Information shown:
____

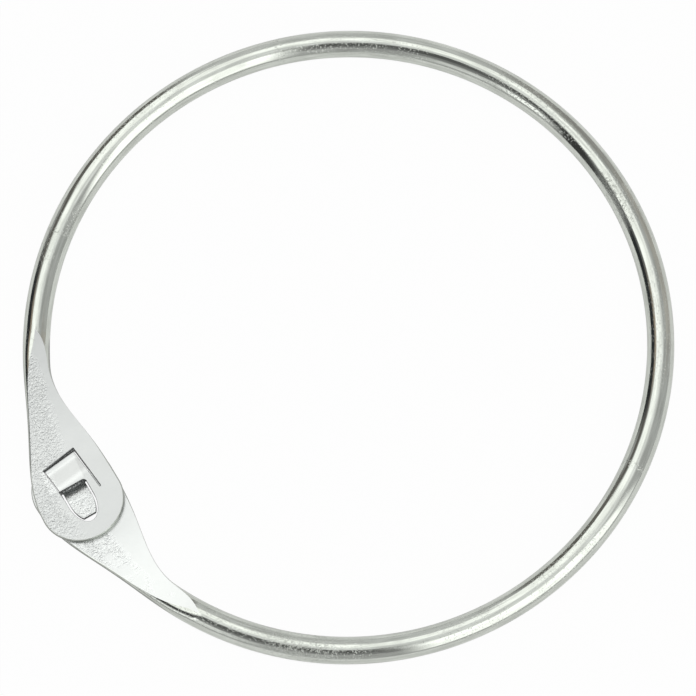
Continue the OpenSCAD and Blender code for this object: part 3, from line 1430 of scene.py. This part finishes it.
@dataclass(frozen=True)
class CoinedFace:
    """The face of a leaf as the die left it, satin with a stippled patch, under painted highlight
    and shade.

    Args:
        side: which leaf it is.
        bright: colour of the smooth part.
        dull: colour of the painted shade in the stipple's hollows, and of the darker patches of
            its random tone.
        upper: share of that brightness which the leaf with the window has, as painted shade that
            sets it darker than the leaf with the tab.
        satin: roughness of the smooth part.
        stippled: roughness of the stippled part.
        depth: height of the stipple in millimetres.
        tongue: where the tongue is, which keeps the full brightness as a painted highlight on its
            slope.
        tab: the tab's stippled top.
        near: the stippled patch beside the lap.
        far: the stippled patch further along the leaf.
        lumps: noise that breaks up those two patches.
        near_lumps: its levels at which the near patch begins and is full.
        far_lumps: the same for the far patch.
        far_share: how strong the far patch is at most.
        wobble: noise that moves the stippled half's edge.
        inward: how far inward of the middle line that edge lies.
        root: where along the leaf that edge begins to move out towards the wire.
        narrowing: how fast it does.
        neck: stretch along the leaf over which the edge moves out before the window.
        neck_shift: by how much.
        soft: half the width of the edge.
        nose: stretch along the leaf over which the stipple fades at the tip.
        nose_fade: how much of it fades.
        dents: noise of the stipple.
        pit_scale: how many pits there are to a millimetre.
        pit_size: share of their spacing over which they rise.
        grit: noise of the satin.
        broad: noise of the face's waves.
        ramp: middle, half length and soft edge of the tab's ramp along X, where painted shade
            falls.
        painted_ramp_shade: share of brightness that painted shade takes off the ramp.
        underside: heights in millimetres between which the lower face begins.
    """

    side: Side
    bright: Colour = (0.865, 0.89, 0.88)
    dull: Colour = (0.64, 0.665, 0.655)
    upper: float = 0.87
    satin: float = 0.3
    stippled: float = 0.14
    depth: float = 0.03
    tongue: Spot = Spot((-2.9, 1.5, 0.2), (0.3, 2.1, 0.2))
    tab: Spot = Spot((0.9, 2.4, 0.1), (0.0, 1.6, 0.1))
    near: Spot = Spot((6.6, 2.2, 1.2), (1.4, 1.8, 0.8))
    far: Spot = Spot((11.5, 4.2, 1.0), (0.5, 0.8, 0.5))
    lumps: Grain = Grain(0.7)
    near_lumps: Point = (0.3, 0.6)
    far_lumps: Point = (0.4, 0.7)
    far_share: float = 0.8
    wobble: Grain = Grain(0.5)
    inward: float = 0.9
    root: float = -14.0
    narrowing: float = 0.4
    neck: Point = (-5.3, -4.0)
    neck_shift: float = 2.6
    soft: float = 0.7
    nose: Point = (1.5, 4.5)
    nose_fade: float = 0.6
    dents: Grain = Grain(4.0, 2.0, 0.6, (0.35, 0.65))
    pit_scale: float = 3.4
    pit_size: float = 0.6
    grit: Grain = Grain(6.0)
    broad: Grain = Grain(0.45)
    ramp: Place = (-0.35, 0.72, 0.1)
    painted_ramp_shade: float = 0.15
    underside: Point = (-0.4, -0.5)

    def upper_patch(self, coat: Plating, along: Signal) -> Signal:
        """Where a leaf's outer half is stippled.

        Args:
            coat: the places on the ring.
            along: way along the leaf, negative towards its wire.

        Returns:
            The patch.
        """
        wobble = (coat.bench.noise(coat.at, self.wobble) - 0.5) * 2.0
        root = (self.root - along).math("MAXIMUM", 0.0) * self.narrowing
        neck = along.ramp(*self.neck) * self.neck_shift
        edge = wobble - self.inward + root + neck
        patch = (coat.off - edge).ramp(-self.soft, self.soft)
        return patch * (1 - along.ramp(*self.nose) * self.nose_fade)

    def lap_patch(self, coat: Plating) -> Signal:
        """Where the lower leaf's upper face is stippled: the tab, and patches beyond the lap.

        Args:
            coat: the places on the ring.

        Returns:
            The patch.
        """
        lumps = coat.bench.noise(coat.at, self.lumps)
        near = coat.spot(self.near) * lumps.ramp(*self.near_lumps)
        far = coat.spot(self.far) * lumps.ramp(*self.far_lumps) * self.far_share
        return coat.spot(self.tab) | near | far

    def make(self) -> bpy.types.Material:
        """Builds the material.

        Returns:
            The material.
        """
        coat = Plating(f"{self.side.value}_leaf_face")
        bench = coat.bench
        if self.side is Side.WINDOW:
            patch = self.upper_patch(coat, coat.along)
            # Painted shade darkens the leaf with the window, while its tongue keeps a painted
            # highlight
            painted_light_and_shade = coat.spot(self.tongue) * (1 - self.upper) + self.upper
        else:
            below = coat.z.ramp(*self.underside)
            outer = self.upper_patch(coat, coat.along * -1.0)
            patch = self.lap_patch(coat) * (1 - below) + outer * below
            # Painted shade darkens the tab's ramp on the leaf's upper face
            painted_light_and_shade = 1 - coat.patch(coat.x, *self.ramp) * (1 - below) * self.painted_ramp_shade
        dents = bench.noise(coat.at, self.dents)
        pits = bench.cells(coat.at, self.pit_scale).ramp(0.0, self.pit_size)
        grit = bench.noise(coat.at, self.grit)
        broad = bench.noise(coat.at, self.broad)
        # The share of each in the relief, and in the colour: painted shade in the stipple's
        # hollows, and a broad tone that varies at random
        height = (dents * 0.7 + pits * 0.3) * patch + grit * 0.06 + broad * 0.5
        rough = self.satin - patch * (self.satin - self.stippled)
        shade = (1 - dents) * patch * 0.3 + broad * 0.15
        colour = bench.colour(shade, self.bright, self.dull).scaled(painted_light_and_shade)
        return coat.dress(colour, rough, height, self.depth)


@dataclass(frozen=True)
class ShearedCut:
    """The walls of the cut-outs: sheared lines across the sheet, duller than the faces, and darker
    still by painted shade, so that slits and gaps show dark.

    Args:
        bright: colour of the sheared part, darkened by painted shade.
        dark: colour between its lines, darkened by painted shade.
        lines: noise of its lines.
        drawn: how the lines are scaled along each axis, long ones across the sheet.
        smooth: roughness between the lines.
        rough: roughness that a line adds.
        depth: height of the relief in millimetres.
    """

    bright: Colour = (0.34, 0.35, 0.35)
    dark: Colour = (0.15, 0.15, 0.15)
    lines: Grain = Grain(7.0)
    drawn: Place = (1.0, 1.0, 0.12)
    smooth: float = 0.3
    rough: float = 0.2
    depth: float = 0.02

    def make(self) -> bpy.types.Material:
        """Builds the material.

        Returns:
            The material.
        """
        coat = Plating("sheared_cut")
        lines = coat.bench.noise(coat.at.times(self.drawn), self.lines)
        # Painted shade: both colours are kept dark so that the walls of the slits and gaps show as
        # dark lines
        colour = coat.bench.colour(lines, self.dark, self.bright)
        return coat.dress(colour, lines * self.rough + self.smooth, lines, self.depth)


def seen(level: float, warm: float = 0.0) -> Colour:
    """A card's colour from the grey at which it shows in the plating, by the sRGB curve.

    Args:
        level: the grey, 0 to 255.
        warm: how much the red stands over the blue, in the same steps.

    Returns:
        The colour as the world gives it, divided by what the plating throws back.
    """
    steps = (level + warm / 2, level, level - warm / 2)
    return tuple(((v / 255 + 0.055) / 1.055) ** 2.4 / BrightWire().bright[1] for v in steps)


@dataclass(frozen=True)
class Card:
    """A soft panel or a dark card that stands round the ring, far off.

    Args:
        turn: bearing of its middle in degrees, from +X towards +Y.
        wide: its width in degrees.
        lift: height of its middle over the horizon, in degrees.
        tall: its height in degrees.
        shade: its colour.
        soft: width of its soft edge in degrees.
    """

    turn: float
    wide: float
    lift: float
    tall: float
    shade: Colour
    soft: float


@dataclass(frozen=True)
class Studio:
    """White floor and backdrop, soft panels and dark cards, and the camera.

    Args:
        wall: colour of the studio round the cards.
        zenith: its colour overhead.
        overhead: heights in degrees between which the one turns into the other.
        cards: the panels and cards, each one over those before it.
        floor_half: half the floor's side in metres.
        paper: the floor's colour in the room's light.
        floor_seen: share of pure white that the floor shows to the camera.
        floor_mirrored: share of pure white that it shows in the plating.
        distance: from the camera to the ring's centre, in millimetres.
        bearing: bearing of the camera in degrees.
        height: its height over the horizon in degrees.
        roll: its turn about its own axis in degrees.
        across: width of the picture at the ring, in millimetres.
        drop: how far the camera is moved down in its own picture, in millimetres.
        sensor: width of its sensor in millimetres.
        clip: its nearest and farthest distance in metres.
    """

    wall: Colour = seen(163)
    zenith: Colour = seen(212)
    overhead: Point = (58, 74)
    cards: tuple[Card, ...] = (
        Card(90, 34, 15, 56, seen(160, 8), 12),
        Card(118, 24, 12, 66, seen(138, 4), 10),
        Card(152, 44, 25, 54, seen(184), 12),
        Card(310, 70, 52, 20, seen(118), 10),
        Card(303, 76, 71, 26, seen(84), 9),
        Card(194, 35, 17, 50, seen(92, 6), 7),
        Card(205, 7, 8, 26, seen(150), 5),
        Card(230, 40, 15, 42, seen(44, -4), 6),
        Card(226, 26, 42, 18, seen(140, 26), 8),
        Card(245, 26, 44, 22, seen(95), 8),
        Card(254, 10, 16, 40, seen(145), 6),
        Card(267, 15, 24, 74, seen(58), 5),
        Card(190, 128, 63, 29, (1.25, 1.25, 1.23), 8),
        Card(183, 24, 41, 18, (1.25, 1.25, 1.23), 6),
        Card(95, 70, 74, 9, seen(226), 6),
        Card(284, 12, 27, 25, (1.35, 1.35, 1.35), 4),
        Card(299, 18, 25, 24, seen(212), 8),
        Card(14, 57, 40, 57, (1.5, 1.5, 1.48), 11),
    )
    floor_half: float = 3.0
    paper: Colour = (0.9, 0.9, 0.9)
    floor_seen: float = 0.97
    floor_mirrored: float = 0.3
    distance: float = 450.0
    bearing: float = -24.55
    height: float = 76.2
    roll: float = 5.6
    across: float = 81.4
    drop: float = 0.76
    sensor: float = 36.0
    clip: Point = (0.01, 100.0)

    def light(self) -> None:
        """Paints the cards on the world by direction. The camera sees plain white."""
        world = bpy.data.worlds.new("studio")
        world.use_nodes = True
        bpy.context.scene.world = world
        bench = Bench(world.node_tree)
        way = bench.signal(bench.node("ShaderNodeTexCoord").outputs["Generated"])
        x, y, z = (way.part(axis) for axis in "XYZ")
        bearing = y.math("ARCTAN2", x) * math.degrees(1)
        lift = z.math("ARCSINE") * math.degrees(1)
        shade = bench.colour(lift.ramp(*self.overhead), self.wall, self.zenith)
        for card in self.cards:
            half, soft = card.wide / 2, card.soft / 2
            side = (bearing - card.turn).math("PINGPONG", 180.0).ramp(half + soft, half - soft)
            half = card.tall / 2
            level = abs(lift - card.lift).ramp(half + soft, half - soft)
            shade = bench.colour(side * level, shade, card.shade)
        eye = bench.signal(bench.node("ShaderNodeLightPath").outputs["Is Camera Ray"])
        shown = bench.colour(eye, shade, WHITE)
        sky = bench.node("ShaderNodeBackground", {}, {"Color": shown, "Strength": 1.0})
        bench.node("ShaderNodeOutputWorld", {}, {"Surface": sky.outputs["Background"]})

    def floor(self, level: float) -> None:
        """Lays a white floor under the ring.

        Args:
            level: its height in metres.
        """
        mesh = bpy.data.meshes.new("floor")
        r = self.floor_half
        corners = [(x, y, level) for x, y in ((-r, -r), (r, -r), (r, r), (-r, r))]
        mesh.from_pydata(corners, [], [(0, 1, 2, 3)])
        floor = put("floor", mesh)
        paper = bpy.data.materials.new("white_paper")
        paper.use_nodes = True
        bench = Bench(paper.node_tree)
        matt = bench.node("ShaderNodeBsdfDiffuse", {}, {"Color": (*self.paper, 1.0)})
        glow = bench.node("ShaderNodeEmission", {}, {"Color": (*WHITE, 1.0), "Strength": 1.0})
        path = bench.node("ShaderNodeLightPath")
        eye, mirror, through = (
            bench.signal(path.outputs[f"Is {ray} Ray"])
            for ray in ("Camera", "Glossy", "Transmission")
        )
        white = eye * self.floor_seen | mirror * self.floor_mirrored | through * self.floor_seen
        mixed = bench.node(
            "ShaderNodeMixShader", {}, {0: white, 1: matt.outputs[0], 2: glow.outputs[0]}
        )
        bench.node("ShaderNodeOutputMaterial", {}, {"Surface": mixed.outputs[0]})
        mesh.materials.append(paper)

    def camera(self) -> None:
        """Stands the camera over the ring."""
        lens = bpy.data.cameras.new("camera")
        lens.sensor_width = self.sensor
        lens.lens = self.sensor * self.distance / self.across
        lens.clip_start, lens.clip_end = self.clip
        eye = put("camera", lens)
        a, e = math.radians(self.bearing), math.radians(self.height)
        away = Vector((math.cos(e) * math.cos(a), math.cos(e) * math.sin(a), math.sin(e)))
        level = (-away).to_track_quat("-Z", "Y")
        turn = Quaternion(away, math.radians(-self.roll)) @ level
        eye.location = (away * self.distance - turn @ Vector((0, self.drop, 0))) * MM
        eye.rotation_mode = "QUATERNION"
        eye.rotation_quaternion = turn
        bpy.context.scene.camera = eye

    def build(self) -> None:
        """Sets up the floor, the light, the camera and the view."""
        self.light()
        self.floor(CAD_BOX[0].z)
        self.camera()
        bpy.context.scene.view_settings.view_transform = "Standard"


def main() -> None:
    """Builds the ring, its finishes and its studio."""
    finishes = {
        Finish.WIRE: BrightWire().make(),
        Finish.WINDOW_FACE: CoinedFace(Side.WINDOW).make(),
        Finish.TAB_FACE: CoinedFace(Side.TAB).make(),
        Finish.CUT: ShearedCut().make(),
    }
    ring = KeyRing(Sizes(), finishes).build()
    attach(ring, "root")
    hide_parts(NODE)
    log.info("%s stands for %s", ring.name, NODE)
    Studio().build()


if __name__ == "__main__":
    logging.basicConfig(level=logging.INFO, format="%(message)s")
    main()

____

Challenge:
Take the line that contains "hide_parts(NODE)" and every line after it through the end of the listing above, and repeat them exactly.

Solution below:
    hide_parts(NODE)
    log.info("%s stands for %s", ring.name, NODE)
    Studio().build()


if __name__ == "__main__":
    logging.basicConfig(level=logging.INFO, format="%(message)s")
    main()